My python is rusty..could you tell me how to run the function by providing arguments to it?

nlpyang commented 5 years ago

why could not run step 5 in readme? this function is not designed to be used as an api.

lee2015new commented 4 years ago

Hi ,my file is this:

[{'src': [['Hafiz', 'Saeed', ',', '2008', 'Mumbai', 'terror', 'attacks', 'mastermind', 'and', 'Jamaat-ud-Dawah', '(', 'JuD', ')', 'chief', ',', 'was', 'arrested', 'on', 'Wednesday', 'by', 'the', 'Counter', 'Terrorism', 'Department', '(', 'CTD', ')', 'of', 'Pakistan', '’', 's', 'Punjab', 'Province', ',', 'officials', 'said'], ['Saeed', ',', 'who', 'has', 'several', 'cases', 'pending', 'against', 'him', ',', 'was', 'travelling', 'to', 'Gujranwala', 'from', 'Lahore', 'to', 'appear', 'before', 'an', 'anti-terrorism', 'court', 'when', 'the', 'arrest', 'took', 'place', ',', 'officials', 'said', ',', 'adding', 'that', 'he', 'had', 'been', 'moved', 'to', 'an', 'unknown', 'location'], ['The', 'JuD', 'is', 'believed', 'to', 'be', 'the', 'front', 'organisation', 'for', 'the', 'Lashkar-e-Taiba', '(', 'LeT', ')', ',', 'which', 'is', 'responsible', 'for', 'the', 'attacks', 'that', 'killed', '166', 'people'], ['The', 'U'], ['S'], ['Department', 'of', 'the', 'Treasury', 'has', 'designated', 'Saeed', 'as', 'a', 'Specially', 'Designated', 'Global', 'Terrorist', ',', 'and', 'the', 'U'], ['S'], [',', 'since', '2012', ',', 'has', 'offered', 'a', '$', '10', 'million', 'reward', 'for', 'information', 'that', 'brings', 'him', 'to', 'justice'], ['Under', 'pressure', 'from', 'the', 'international', 'community', ',', 'the', 'Pakistani', 'authorities', 'have', 'launched', 'investigation', 'into', 'matters', 'of', 'the', 'JuD', 'and', 'LeT', 'regarding', 'their', 'holding', 'and', 'use', 'of', 'trusts', 'to', 'raise', 'funds', 'for', 'terror-financing'], []], 'tgt': [['NaN']]}]

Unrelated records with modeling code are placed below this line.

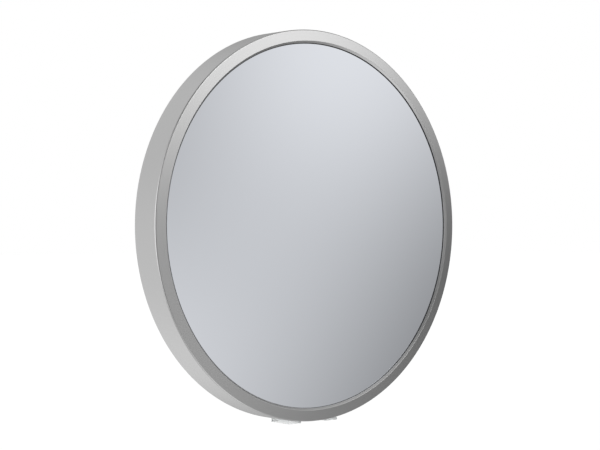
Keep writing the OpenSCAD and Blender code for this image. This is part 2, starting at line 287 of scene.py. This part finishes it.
def moulded(name, node, width, coat, body, slot, **how):
    """A piece made from a CAD node's merged copy, with a live bevel."""
    mesh, bevel_settings = softened(name, node, width, **how)
    piece = finished(name, mesh, coat, body, slot, node)
    bevel = piece.modifiers.new("soft_edges", "BEVEL")
    for key, value in bevel_settings.items():
        setattr(bevel, key, value)
    even = piece.modifiers.new("even_shading", "WEIGHTED_NORMAL")
    even.weight = 100
    even.keep_sharp = True
    return piece


# ---- Materials ----

def add(tree, kind, settings=None, links=None, **values):
    """Adds a node, with its settings, its unlinked values and the links into it."""
    made = tree.nodes.new(kind)
    for key, value in (settings or {}).items():
        setattr(made, key, value)
    for key, value in values.items():
        made.inputs[key].default_value = value
    for key, source in (links or {}).items():
        tree.links.new(source, made.inputs[key])
    return made


def material(name, colour, **values):
    """A new material with a Principled shader set to a colour and typical values."""
    made = bpy.data.materials.new(name)
    made.use_nodes = True
    tree = made.node_tree
    tree.nodes.clear()
    shader = add(tree, "ShaderNodeBsdfPrincipled", **{"Base Color": (*colour, 1)})
    for key, value in values.items():
        shader.inputs[key.replace("_", " ")].default_value = value
    add(tree, "ShaderNodeOutputMaterial", links={"Surface": shader.outputs["BSDF"]})
    made.diffuse_color = (*colour, 1)
    return made, tree, shader


def ramped(tree, source, low, high):
    """A value between 0 and 1 brought to a range."""
    return add(tree, "ShaderNodeMapRange", links={"Value": source},
               **{"To Min": low, "To Max": high}).outputs["Result"]


def bumped(tree, shader, source, height):
    """Raises the surface by a pattern, by a height in metres."""
    bump = add(tree, "ShaderNodeBump", links={"Height": source},
               Strength=1.0, Distance=height)
    tree.links.new(bump.outputs["Normal"], shader.inputs["Normal"])


def grit(tree, size, detail=2.0):
    """Noise on object coordinates, with grains of a size in metres."""
    place = add(tree, "ShaderNodeTexCoord").outputs["Object"]
    return add(tree, "ShaderNodeTexNoise", {"normalize": True}, {"Vector": place},
               Scale=1 / size, Detail=detail, Roughness=0.5).outputs["Fac"]


def anodised_aluminium(settings):
    """Turned and satin-anodised aluminium: an even grey sheen drawn out across fine rings."""
    made, tree, shader = material("anodised_aluminium", settings.metal, Metallic=1.0,
                                  Roughness=settings.satin, Anisotropic=0.3)
    turning = add(tree, "ShaderNodeAttribute", {"attribute_name": "turning"}).outputs["Vector"]
    # Scratches run 25 mm round the rim and lie one grain apart; real ones are finer still.
    stretched = add(tree, "ShaderNodeVectorMath", {"operation": "MULTIPLY"}, {0: turning})
    stretched.inputs[1].default_value = (6, 6, 1 / settings.grain)
    streak = add(tree, "ShaderNodeTexNoise", links={"Vector": stretched.outputs["Vector"]},
                 Scale=1.0, Detail=3.0, Roughness=0.6).outputs["Fac"]
    tree.links.new(ramped(tree, streak, settings.satin - 0.05, settings.satin + 0.05),
                   shader.inputs["Roughness"])
    bumped(tree, shader, streak, 0.0015 * MM)
    tangent = add(tree, "ShaderNodeTangent", {"direction_type": "UV_MAP", "uv_map": "turning_uv"})
    tree.links.new(tangent.outputs["Tangent"], shader.inputs["Tangent"])
    return made


def silvered_glass(settings):
    """Silvered float glass: a clean, very slightly blue mirror under a polished face."""
    made, _, _ = material("silvered_float_glass", settings.silver, Metallic=1.0,
                          Roughness=0.0, Coat_Weight=0.6, Coat_IOR=1.52, Coat_Roughness=0.0)
    return made


def moulded_rubber(name, colour, grain, roughness=0.6):
    """Moulded rubber or silicone: matt, with a faint cloudy bloom from the mould."""
    made, tree, shader = material(name, colour, Roughness=roughness, IOR=1.52)
    cloud = grit(tree, grain)
    tree.links.new(ramped(tree, cloud, roughness - 0.08, roughness + 0.08),
                   shader.inputs["Roughness"])
    bumped(tree, shader, cloud, 0.02 * MM)
    return made


def textured_abs(settings):
    """Injection-moulded ABS with a spark-eroded texture: soft broken highlights."""
    made, tree, shader = material("textured_abs", settings.cover, Roughness=0.5, IOR=1.53)
    # The real texture is about 0.1 mm; it is drawn coarser so that it shows.
    pebble = grit(tree, settings.grit, 4.0)
    tree.links.new(ramped(tree, pebble, 0.42, 0.58), shader.inputs["Roughness"])
    bumped(tree, shader, pebble, 0.06 * MM)
    return made


def powder_coat(settings):
    """Silver powder coat on steel: a low metallic gloss with a fine orange peel."""
    made, tree, shader = material("silver_powder_coat", settings.leg, Metallic=0.55,
                                  Roughness=0.42, IOR=1.5)
    peel = grit(tree, 1.4 * MM, 1.0)
    bumped(tree, shader, peel, 0.02 * MM)
    speck = grit(tree, 0.3 * MM, 0.0)
    tree.links.new(ramped(tree, speck, 0.36, 0.48), shader.inputs["Roughness"])
    return made


def zinc_plate(settings):
    """Bright zinc plate: a bluish metal with cloudy patches where it passivated."""
    made, tree, shader = material("zinc_plated_steel", settings.zinc, Metallic=1.0,
                                  Roughness=0.32)
    patch = grit(tree, 5 * MM, 3.0)
    tree.links.new(ramped(tree, patch, 0.24, 0.42), shader.inputs["Roughness"])
    return made


def spring_steel():
    """Oil-blackened spring steel: dark, with a dull metal sheen."""
    made, tree, shader = material("spring_steel", srgb("#4E4D4D"), Metallic=1.0,
                                  Roughness=0.4)
    patch = grit(tree, 2 * MM)
    tree.links.new(ramped(tree, patch, 0.34, 0.46), shader.inputs["Roughness"])
    return made


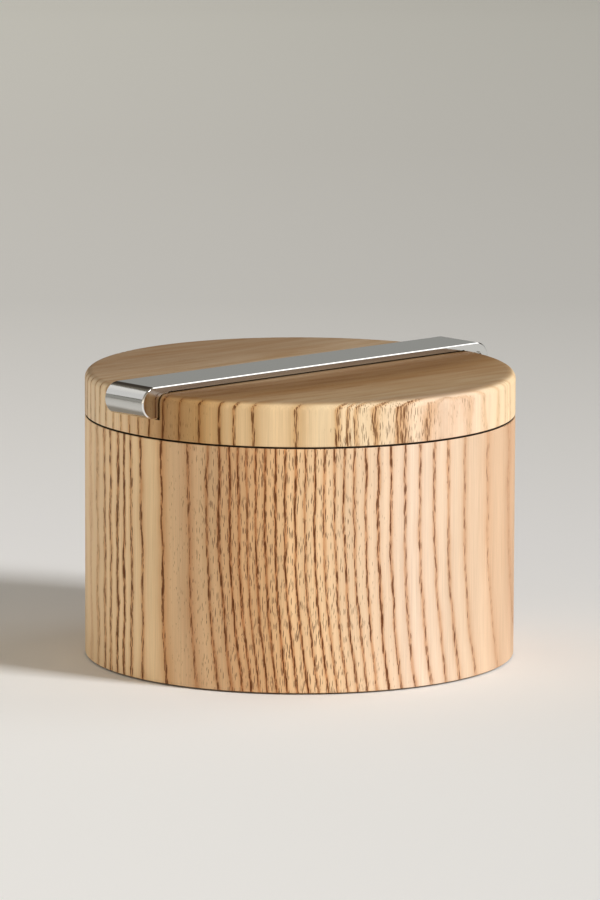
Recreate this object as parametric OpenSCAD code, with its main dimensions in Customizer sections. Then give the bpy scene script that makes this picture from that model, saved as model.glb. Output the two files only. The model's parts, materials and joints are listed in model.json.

and format_to_bert is this:

def format_to_bert(args):
    if (args.dataset != ''):
        datasets = [args.dataset]
    else:
        datasets = ['train', 'valid', 'test']
    for corpus_type in datasets:
        a_lst = []
        for json_f in glob.glob(pjoin(args.raw_path, '*' + corpus_type + '.*.json')):
            real_name = json_f.split('/')[-1]
            a_lst.append((json_f, args, pjoin(args.save_path, real_name.replace('json', 'bert.pt'))))
        print(a_lst)
        pool = Pool(args.n_cpus)
        for d in pool.imap(_format_to_bert, a_lst):
            pass

        pool.close()
        pool.join()

My python is rusty..could you tell me how to run the function by providing arguments to it?

Hi, you should use below format_to_lines_2() function to format data to json folder without setting the MAP_PATH.

def format_to_lines_2(args):
    train_files = []
    for f in glob.glob(pjoin(args.raw_path, '*.json')):
        train_files.append(f)
    print('train_files:',train_files)
    corpora = {'train': train_files}
    for corpus_type in ['train']:
        a_lst = [(f, args) for f in corpora[corpus_type]]
        print('a_lst:', a_lst)
        pool = Pool(args.n_cpus)
        dataset = []
        p_ct = 0
        for d in pool.imap_unordered(_format_to_lines, a_lst):
            dataset.append(d)
            print('dataset:', dataset)
            pt_file = "{:s}/{:s}.{:d}.json".format(args.save_path, corpus_type, p_ct)
            print('pt_file:', pt_file)
            with open(pt_file, 'w') as save:
                # save.write('\n'.join(dataset))
                save.write(json.dumps(dataset))
                print('save success:')
                p_ct += 1
                dataset = []